U.S. presidents have historically stayed away from the annual Fourth of July celebrations in Washington, D.C., opting to mark Independence Day in another way. Here, Barack Obama greets those attending a barbecue for members of the military and their families on the South Lawn of the White House on July 4, 2011. Trump has also hosted such a barbecue for the past two Fourth of Julys. (Jonathan Ernst/Reuters)

Though the price tag has yet to be disclosed, others have voiced concern about how much it will cost to finance a president-involved event.

“Forcing taxpayers to foot the bill for what amounts to a political rally is irresponsible and a misuse of funds. I strongly urge the president to reconsider his proposed event,” House Majority Leader Steny Hoyer said in a statement, echoing the concerns he previously raised in a letter penned in early June alongside two other Democrats.

At a news conference discussing the July Fourth plans, D.C. Mayor Muriel Bowser said the city will circle back to the federal government should the costs exceed what is allocated. 

“We … always support these large-scale events for the Fourth of July,” said Bowser. “Should we have extraordinary costs related to First Amendment activities, that will be something we evaluate at the conclusion of the event for reimbursement from the federal government.”

Fireworks explode over the Lincoln Memorial on the National Mall during Fourth of July celebrations in 2018. (Jose Luis Magana/Associated Press)

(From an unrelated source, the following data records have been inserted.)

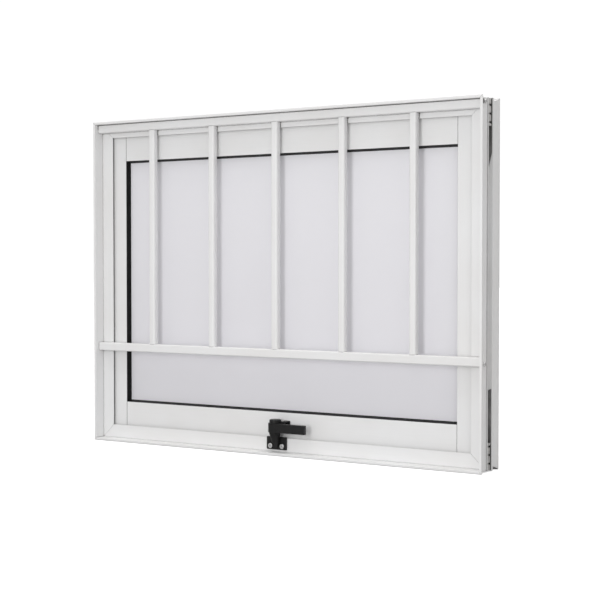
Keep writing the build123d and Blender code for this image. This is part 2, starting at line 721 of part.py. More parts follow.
with BuildPart() as shoe:
    with BuildSketch(stay_plane(SHOE_FRONT)):
        with Locations((0, STAY_TOP_Z)):
            RectangleRounded(2 * (TRACK_GAP - SHOE_PLAY), SHOE_LENGTH, SHOE_CORNER)
    extrude(amount=SHOE_BACK - SHOE_FRONT)
    with BuildSketch(stay_plane(SHOE_FRONT)):
        with Locations((0, STAY_TOP_Z)):
            RectangleRounded(2 * (TRACK_GAP - TRACK_LIP - 2 * SHOE_PLAY), SHOE_LENGTH, SHOE_CORNER)
    extrude(amount=-TRACK_LIP)
    with BuildSketch(stay_plane(TRACK_EDGE)):
        with Locations((0, STAY_TOP_Z)):
            Circle(PIN_RADIUS + PIN_PLAY)
    extrude(amount=TRACK_OUT - TRACK_EDGE, mode=Mode.SUBTRACT)


def turned_pin(height, *steps):
    """Pin across the window made of round steps, each (from, to, radius) outwards."""
    with BuildPart() as pin:
        for start, end, radius in steps:
            with BuildSketch(stay_plane(start)):
                with Locations((0, height)):
                    Circle(radius)
            extrude(amount=end - start)
    return pin.part


ARM_FACE = ARM_OUT + ARM_THICK
PLATE_FACE = PLATE_OUT + PLATE_THICK
frame_pin = turned_pin(
    STAY_FRAME_Z,
    (ARM_OUT - WASHER_PLAY - PIN_HEAD_THICK, ARM_OUT - WASHER_PLAY, PIN_HEAD_R),
    (ARM_OUT - WASHER_PLAY, ARM_FACE + WASHER_PLAY, PIN_RADIUS),
    (ARM_FACE + WASHER_PLAY, TRACK_OUT - TRACK_BASE, PIN_COLLAR_R),
    (TRACK_OUT - TRACK_BASE, TRACK_OUT, TAIL_HOLE_R),
)
sash_pin = turned_pin(
    STAY_SASH_Z,
    (PLATE_OUT, PLATE_FACE, PIN_TAIL_R),
    (PLATE_FACE, ARM_OUT - WASHER_PLAY, PIN_COLLAR_R),
    (ARM_OUT - WASHER_PLAY, ARM_FACE + WASHER_PLAY, PIN_RADIUS),
    (ARM_FACE + WASHER_PLAY, TRACK_EDGE - 2 * WASHER_PLAY, PIN_HEAD_R),
)
shoe_pin = turned_pin(
    STAY_TOP_Z,
    (PLATE_OUT, PLATE_FACE, PIN_TAIL_R),
    (PLATE_FACE, TRACK_EDGE - WASHER_PLAY, PIN_COLLAR_R),
    (TRACK_EDGE - WASHER_PLAY, SHOE_BACK - WASHER_PLAY, PIN_RADIUS),
)


def both_sides(*pieces):
    """The right-hand pieces and their left-hand twins, joined in one piece."""
    with BuildPart() as pair:
        for piece in pieces:
            add(piece)
            add(mirror(piece, about=Plane.YZ, mode=Mode.PRIVATE))
    return pair.part


finish(track.part, "stay_track_right")
finish(mirror(track.part, about=Plane.YZ), "stay_track_left")
finish(plate.part, "stay_plate_right")
finish(mirror(plate.part, about=Plane.YZ), "stay_plate_left")
finish(shoe.part, "stay_shoe_right")
finish(mirror(shoe.part, about=Plane.YZ), "stay_shoe_left")
finish(arm_right_side, "stay_arm_right")
finish(mirror(arm_left_side, about=Plane.YZ), "stay_arm_left")
finish(both_sides(frame_pin), "stay_frame_pins")
finish(both_sides(sash_pin, shoe_pin), "stay_sash_pins")

plate_screw = flat_screw(PLATE_SCREW_HEAD_R, PLATE_SCREW_HEAD, PLATE_SCREW_R, PLATE_SCREW_LENGTH)
plate_places = plate_screw_places(-1, PLATE_FACE) + plate_screw_places(1, PLATE_FACE)
finish(screw_set(plate_screw, plate_places), "stay_plate_screws")
track_face = TRACK_OUT - TRACK_BASE
track_screw_length = TRACK_BASE + WALL
track_screw = flat_screw(PLATE_SCREW_HEAD_R, PLATE_SCREW_HEAD, TRACK_SCREW_R, track_screw_length)
track_places = track_screw_places(-1, track_face) + track_screw_places(1, track_face)
finish(screw_set(track_screw, track_places), "stay_track_screws")

# ---------------------------------------------------------------- latch
PIVOT_X, PIVOT_DEPTH = LATCH_PIVOT
PIVOT_Y = at_depth(PIVOT_DEPTH)
BASE_WIDE = 41.0
BASE_Z = (8.4, 30.8)
BASE_THICK = 3.0
BASE_CORNER = 1.5
BASE_CHAMFER = 0.6
NECK_FOOT = (9.0, 4.0)
NECK_FOOT_Z = 12.0
NECK_FOOT_CORNER = 1.4
NECK_TOP = (19.0, 15.6)
NECK_TOP_CORNER = 5.0
NECK_SINK = 0.3
HUB_PLAY = 0.2
LATCH_SCREW_HEAD_R = 4.3
LATCH_SCREW_HEAD = 2.2
LATCH_SCREW_LENGTH = 8.0
LATCH_SOCKET_R = 2.1
LATCH_PIN_R = 3.0
LATCH_PIN_LOW_Z = 29.0
CAP_ROUNDING = 1.6

with BuildPart() as base:
    with BuildSketch(room_plane(FLANGE_DEPTH)):
        with Locations((0, (BASE_Z[0] + BASE_Z[1]) / 2)):
            RectangleRounded(BASE_WIDE, BASE_Z[1] - BASE_Z[0], BASE_CORNER)
    extrude(amount=BASE_THICK)
    chamfer(base.faces().sort_by(Axis.Y)[0].edges(), BASE_CHAMFER)
    neck_back_y = at_depth(FLANGE_DEPTH - BASE_THICK + NECK_SINK)
    with BuildSketch(Plane.XY.offset(NECK_FOOT_Z)):
        with Locations((0, neck_back_y - NECK_FOOT[1] / 2)):
            RectangleRounded(*NECK_FOOT, NECK_FOOT_CORNER)
    with BuildSketch(Plane.XY.offset(HUB_LOW_Z - HUB_PLAY)):
        with Locations((PIVOT_X, neck_back_y - NECK_TOP[1] / 2)):
            RectangleRounded(*NECK_TOP, NECK_TOP_CORNER)
    loft()
    with Locations(*latch_screw_places(FLANGE_DEPTH - BASE_THICK)):
        Hole(LATCH_SCREW_R + HOLE_PLAY, depth=2 * BASE_THICK)
    with Locations((PIVOT_X, PIVOT_Y, LATCH_PIN_LOW_Z)):
        Cylinder(LATCH_PIN_R, HUB_LOW_Z, align=STANDING, mode=Mode.SUBTRACT)
finish(base.part, "latch_base")

latch_screw = socket_screw(
    LATCH_SCREW_HEAD_R, LATCH_SCREW_HEAD, LATCH_SCREW_R, LATCH_SCREW_LENGTH, LATCH_SOCKET_R
)
finish(screw_set(latch_screw, latch_screw_places(FLANGE_DEPTH - BASE_THICK)), "latch_screws")

with BuildPart() as latch_pin:
    with Locations((PIVOT_X, PIVOT_Y, LATCH_PIN_LOW_Z)):
        Cylinder(LATCH_PIN_R, HUB_TOP_Z - HUB_PLAY - LATCH_PIN_LOW_Z, align=STANDING)
finish(latch_pin.part, "latch_pivot_pin")

ARM_FRONT_Y = PIVOT_Y - HUB_RADIUS
with BuildPart() as lever:
    with BuildSketch(Plane.XY.offset(HUB_LOW_Z)):
        with Locations((PIVOT_X, PIVOT_Y)):
            Circle(HUB_RADIUS)
    extrude(amount=HUB_TOP_Z - HUB_LOW_Z)
    with BuildSketch(Plane.XY.offset(ARM_LOW_Z)):
        with Locations(((PIVOT_X + ARM_END_X) / 2, ARM_FRONT_Y + ARM_DEEP / 2)):
            Rectangle(ARM_END_X - PIVOT_X, ARM_DEEP)
    extrude(amount=HUB_TOP_Z - ARM_LOW_Z)
    with BuildSketch(Plane.XY.offset(CLAW_LOW_Z)):
        with BuildLine():
            CenterArc(
                (PIVOT_X, PIVOT_Y), (CLAW_INNER + CLAW_OUTER) / 2,
                CLAW_FROM_ANGLE, CLAW_TO_ANGLE - CLAW_FROM_ANGLE,
            )
        trace(line_width=CLAW_OUTER - CLAW_INNER)
    extrude(amount=CLAW_TOP_Z - CLAW_LOW_Z)
    with Locations((PIVOT_X, PIVOT_Y, HUB_LOW_Z)):
        Cylinder(LATCH_PIN_R + PIN_PLAY, HUB_TOP_Z - HUB_LOW_Z, align=STANDING, mode=Mode.SUBTRACT)
finish(lever.part, "latch_lever")

with BuildPart() as cap:
    with Locations((PIVOT_X, PIVOT_Y, HUB_TOP_Z)):
        Cylinder(CAP_RADIUS, CAP_HEIGHT, align=STANDING)
    fillet(cap.edges().group_by(Axis.Z)[-1], CAP_ROUNDING)
finish(cap.part, "latch_cap")

KEEPER_X = (10.8, 22.9)
KEEPER_Z = (43.0, 59.2)
KEEPER_THICK = 2.2
KEEPER_CORNER = 1.0
KEEPER_FINGER_X = 12.8
KEEPER_FINGER_LOW_Z = 57.0
KEEPER_FINGER_REACH = 15.0
KEEPER_SCREW_HEAD_R = 2.5
KEEPER_SCREW_HEAD = 1.1
KEEPER_SCREW_LENGTH = 8.0
TOOTH = (4.0, 6.0)
TOOTH_X = 17.7
with BuildPart() as keeper:
    with BuildSketch(room_plane(SASH_FACE)):
        with Locations(((KEEPER_X[0] + KEEPER_X[1]) / 2, (KEEPER_Z[0] + KEEPER_Z[1]) / 2)):
            RectangleRounded(KEEPER_X[1] - KEEPER_X[0], KEEPER_Z[1] - KEEPER_Z[0], KEEPER_CORNER)
    extrude(amount=KEEPER_THICK)
    with BuildSketch(room_plane(SASH_FACE)):
        with Locations(((KEEPER_FINGER_X + KEEPER_X[1]) / 2, (KEEPER_FINGER_LOW_Z + KEEPER_Z[1]) / 2)):
            RectangleRounded(
                KEEPER_X[1] - KEEPER_FINGER_X, KEEPER_Z[1] - KEEPER_FINGER_LOW_Z, KEEPER_CORNER
            )
    extrude(amount=KEEPER_FINGER_REACH)
    with BuildSketch(Plane.XY.offset(CLAW_TOP_Z + TOOTH_GAP)):
        with Locations((TOOTH_X, PIVOT_Y + TOOTH[1] / 2)):
            Rectangle(*TOOTH)
    extrude(amount=KEEPER_FINGER_LOW_Z + KEEPER_CORNER - CLAW_TOP_Z - TOOTH_GAP)
    with Locations(*keeper_screw_places(SASH_FACE - KEEPER_THICK)):
        CounterSinkHole(KEEPER_SCREW_R + HOLE_PLAY, KEEPER_SCREW_HEAD_R + HOLE_PLAY, depth=2 * KEEPER_THICK)
finish(keeper.part, "latch_keeper")

keeper_screw = flat_screw(KEEPER_SCREW_HEAD_R, KEEPER_SCREW_HEAD, KEEPER_SCREW_R, KEEPER_SCREW_LENGTH)
finish(screw_set(keeper_screw, keeper_screw_places(SASH_FACE - KEEPER_THICK)), "keeper_screws")
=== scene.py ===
"""Looks for a top-hung window with a fixed security grille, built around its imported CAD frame."""

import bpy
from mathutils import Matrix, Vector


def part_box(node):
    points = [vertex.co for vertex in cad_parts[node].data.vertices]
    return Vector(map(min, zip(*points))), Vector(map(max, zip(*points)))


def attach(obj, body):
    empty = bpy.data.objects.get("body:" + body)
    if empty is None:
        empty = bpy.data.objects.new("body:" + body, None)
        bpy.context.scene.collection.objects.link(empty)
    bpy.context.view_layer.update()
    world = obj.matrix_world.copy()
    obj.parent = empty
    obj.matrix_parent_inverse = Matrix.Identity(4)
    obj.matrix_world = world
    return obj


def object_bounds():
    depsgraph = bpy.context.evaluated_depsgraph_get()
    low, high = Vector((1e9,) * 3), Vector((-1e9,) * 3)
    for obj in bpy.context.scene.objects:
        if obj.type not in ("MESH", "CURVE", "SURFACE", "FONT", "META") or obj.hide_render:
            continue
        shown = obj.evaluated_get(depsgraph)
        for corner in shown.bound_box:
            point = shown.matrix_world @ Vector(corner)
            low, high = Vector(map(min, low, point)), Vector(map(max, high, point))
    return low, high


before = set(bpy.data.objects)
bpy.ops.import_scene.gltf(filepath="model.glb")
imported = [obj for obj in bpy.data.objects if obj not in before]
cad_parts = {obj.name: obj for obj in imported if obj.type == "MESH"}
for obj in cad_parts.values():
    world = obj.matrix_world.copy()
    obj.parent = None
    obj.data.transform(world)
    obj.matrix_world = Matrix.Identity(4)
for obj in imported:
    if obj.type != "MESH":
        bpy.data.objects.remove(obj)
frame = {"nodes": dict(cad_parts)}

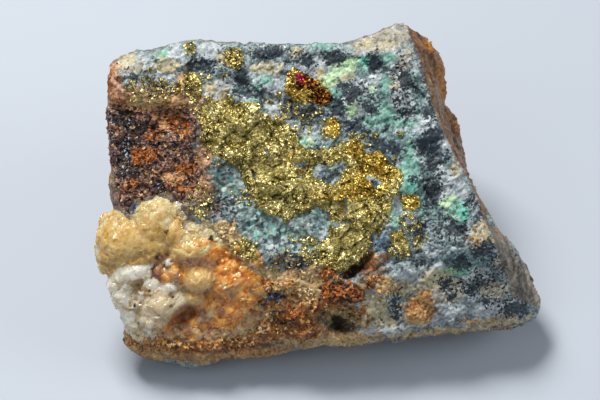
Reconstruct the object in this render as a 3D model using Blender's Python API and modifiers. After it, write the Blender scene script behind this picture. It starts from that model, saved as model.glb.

One bill that taxpayers won’t be stuck with? The fireworks.

Two companies, Phantom Fireworks and Fireworks by Grucci, are donating $750,000 worth of fireworks, for an extended pyrotechnics program that is expected to run at least 35 minutes.

“It will be quite a display,” said National Park Service superintendent Jeff Reinbold. “It will end with a booming 1,000-foot-high show. It should be incredibly dramatic.”

Last year, Trump and his wife, Melania, hosted service members and their families at a picnic on the White House lawn, with the president addressing guests from the balcony.